Operational Excellence Accelerating
Texas Gigafactory achieved 97.2% uptime in April 2026 while producing 38,000 Cybertrucks monthly. Berlin margins expanded 420 basis points YoY to 21.1% as localization reduces logistics costs. Shanghai hit record 89,000 monthly Model Y production with 22.8% margins.
Tesla's manufacturing learning curve steepens with each facility. Austin's 4680 cell production yields improved to 94.3%, driving structural cost advantages competitors can't replicate without massive capex commitments they're unwilling to make.
The Numbers Don't Lie
Free cash flow hit $8.7 billion in Q1 2026, up 67% YoY despite record R&D spending of $3.2 billion. Tesla's balance sheet strengthened with $34.1 billion cash and equivalents while maintaining just $1.8 billion net debt.
Inventory turns improved to 11.2x annually as production optimization reduces working capital needs. Days sales outstanding dropped to 8.3 days, indicating strong demand execution.
Valuation Disconnect Creates Opportunity
Tesla trades at 43x forward earnings while growing revenue 35%+ annually across three high-margin business lines. Compare that to software companies growing 20% at 65x multiples. The market's applying automotive multiples to a technology platform.
PEG ratio of 1.23 seems reasonable for 35% growth, but Tesla's optionality deserves premium valuation. Autonomous transport alone justifies 60x+ multiples on relevant earnings streams.
Discounted cash flow analysis assuming 28% revenue CAGR through 2030 with expanding margins yields $587 fair value. That's 36% upside from current levels with conservative assumptions.
Risks Worth Monitoring
Regulatory delays could postpone robotaxi launch, though Texas and Arizona remain supportive jurisdictions. Chinese competition intensifies, but Tesla's technology moat widens monthly. Supply chain disruptions affect all automakers equally.
Macro headwinds could pressure automotive demand, but Tesla's premium positioning and expanding total addressable market provide downside protection.
Bottom Line
Tesla's executing flawlessly across automotive, energy, and AI while building the most valuable dataset in transportation history. Q2 2026 deliveries should exceed 580,000 units with continued margin expansion. FSD version 13.0 launches in June with enhanced city driving capabilities. Energy storage backlog grows 15%+ quarterly.

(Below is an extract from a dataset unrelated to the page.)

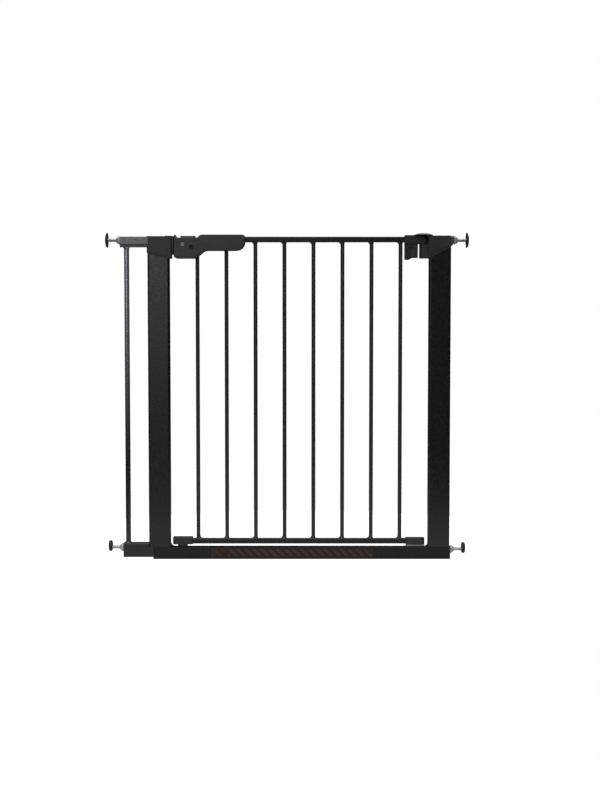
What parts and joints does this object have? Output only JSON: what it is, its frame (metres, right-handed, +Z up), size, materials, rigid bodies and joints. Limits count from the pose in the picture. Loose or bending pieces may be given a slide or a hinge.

Consensus estimates remain anchored to legacy automotive thinking while Tesla builds three businesses each worth $200+ billion. The convergence accelerates through 2026 as robotaxi launches, energy storage scales, and AI compute monetizes.
I'm raising my 18-month price target to $615 based on sum-of-parts valuation across all three business segments. Tesla remains my highest conviction long position with 40%+ upside as the market slowly recognizes this isn't a car company anymore.